I tell you all of this because the story behind Mama Too’s is just as important as what’s inside the container.  When you have been blessed as I have been, it is important to bless others. More so in the case of Mama Too’s because young people today, more than ever, need to know that benevolence, even at an early age, can have a dramatic impact on someone’s life.  

Since the beginning, I believe I’ve given away more Mama Too’s than I have sold.  One thing I have learned is that sales often don’t reflect the character of a company.  As a Veteran owned company, not only do we support our Veterans but we strongly support our elderly.  We want the legacy of Mama Toos be to the reflection of itcharacter and its flavor to be a reminder.

People often want to share in a story and feel they are a part of it and that’s what makes Mama Too’s All-Purpose Southern Seasoning special. It allows you to be a part of the story from the first taste.  Come and be a part of the Mama Too’s family.  If you want to know what all the fuss is about, have dinner with Mama Too’s tonight.  You’ll see.
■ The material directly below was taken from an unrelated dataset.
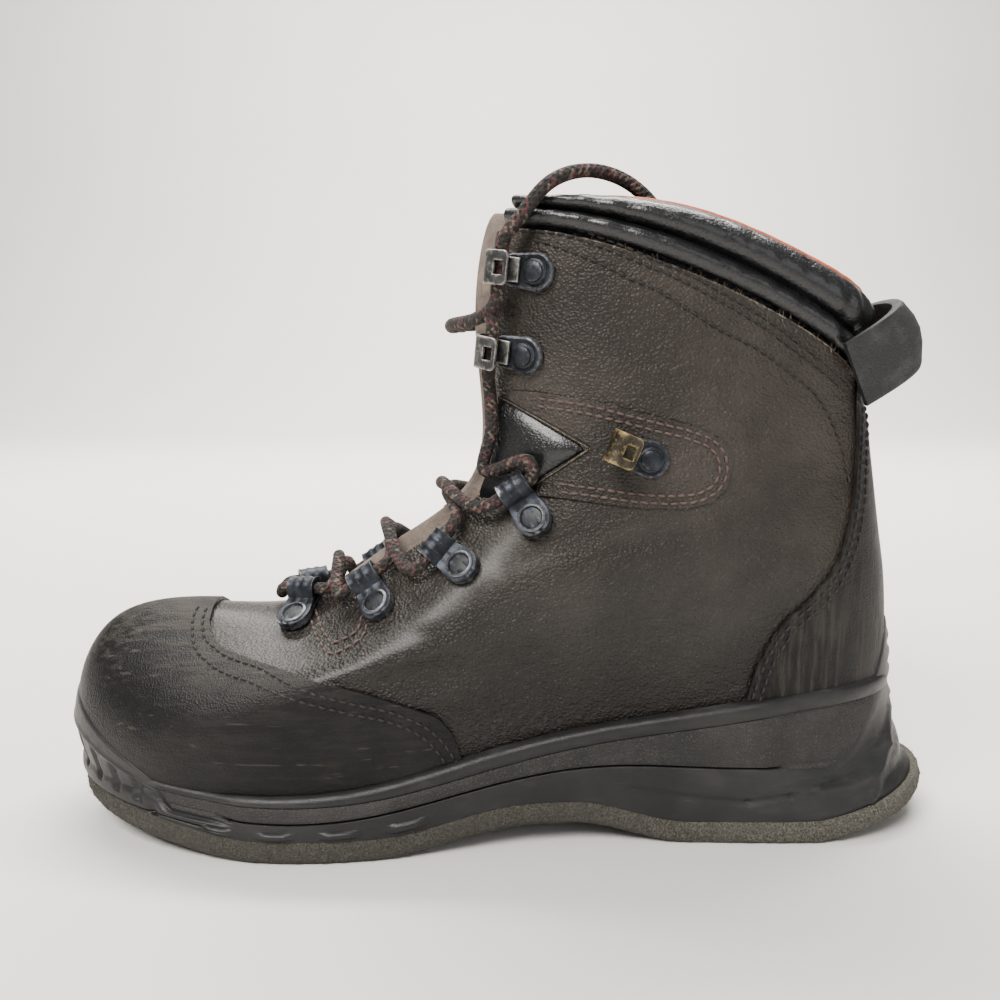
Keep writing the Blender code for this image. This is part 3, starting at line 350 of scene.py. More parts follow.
def round_spline(values, spoke):
    """Closed cubic spline through equally spaced values, read at angles."""
    values = np.asarray(values, float)
    count = len(values)
    key = values.tobytes()
    if key not in known_curves:
        index = np.arange(count)
        system = np.zeros((count, count))
        system[index, index] = 4.0
        system[index, (index + 1) % count] = 1.0
        system[index, (index - 1) % count] = 1.0
        bend = 6.0 * (np.roll(values, 1) - 2.0 * values + np.roll(values, -1))
        known_curves[key] = np.linalg.solve(system, bend)
    curve = known_curves[key]
    x = np.mod(np.asarray(spoke, float) / FULL_TURN, 1.0) * count
    left = np.floor(x).astype(int) % count
    right = (left + 1) % count
    t = x - np.floor(x)
    s = 1.0 - t
    return (s * values[left] + t * values[right]
            + ((s ** 3 - s) * curve[left] + (t ** 3 - t) * curve[right]) / 6.0)


def long_spline(values, x):
    """Natural cubic spline through the rings at 0, 1, 2 and so on."""
    count = len(values)
    system = np.eye(count)
    bend = np.zeros_like(values)
    for row in range(1, count - 1):
        system[row, row - 1:row + 2] = (1.0, 4.0, 1.0)
        bend[row] = 6.0 * (values[row - 1] - 2.0 * values[row] + values[row + 1])
    curve = np.linalg.solve(system, bend.reshape(count, -1)).reshape(values.shape)
    left = np.clip(np.floor(x).astype(int), 0, count - 2)
    t = (x - left)[:, None]
    s = 1.0 - t
    column = np.arange(len(x))
    return (s * values[left, column] + t * values[left + 1, column]
            + ((s ** 3 - s) * curve[left, column] + (t ** 3 - t) * curve[left + 1, column]) / 6.0)


def both_sides(rows):
    return list(rows) + list(rows[-2:0:-1])


def sole_height(column, spoke):
    return round_spline(both_sides([row[column] for row in SOLE_ROWS]), spoke) * SOLE_HEIGHT


def feather(spoke):
    """Plan of the last's lower edge: station and side."""
    along = (1.0 - np.cos(spoke)) / 2.0
    station = (FEATHER_BACK + (FEATHER_FRONT - FEATHER_BACK) * along) * LENGTH
    medial = [row[MEDIAL] for row in SOLE_ROWS]
    lateral = [-row[LATERAL] for row in SOLE_ROWS]
    return station, round_spline(medial + lateral[-2:0:-1], spoke) * BALL_WIDTH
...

I want to extend a special thanks to “The Pretty Lady” Polly, who allowed me to tell the story of “Mama Too” and share Mama Too’s heart as well as her recipe. On behalf of myself, my beautiful wife Kristine, my three wonderful girls Taylor, Sarah and LaceyI would like to thank the rest of the family, John, Carl, Paulette, James (who has passed on), Adrian, Anjanette and the rest of the clan. You all helped bring “Mama Too’s” to the rest of the world and if it weren’t for John’s heart on that fateful evening, none of this would have ever been possible.  Thank you baby brother!

Love to you all, and may Mama Too’s bless you and the rest of the world as it blessed me,  and “Don’t Forget the Flavor!” ™

Sincerely,krisnme

Mickey,

That “Crazy White Boy”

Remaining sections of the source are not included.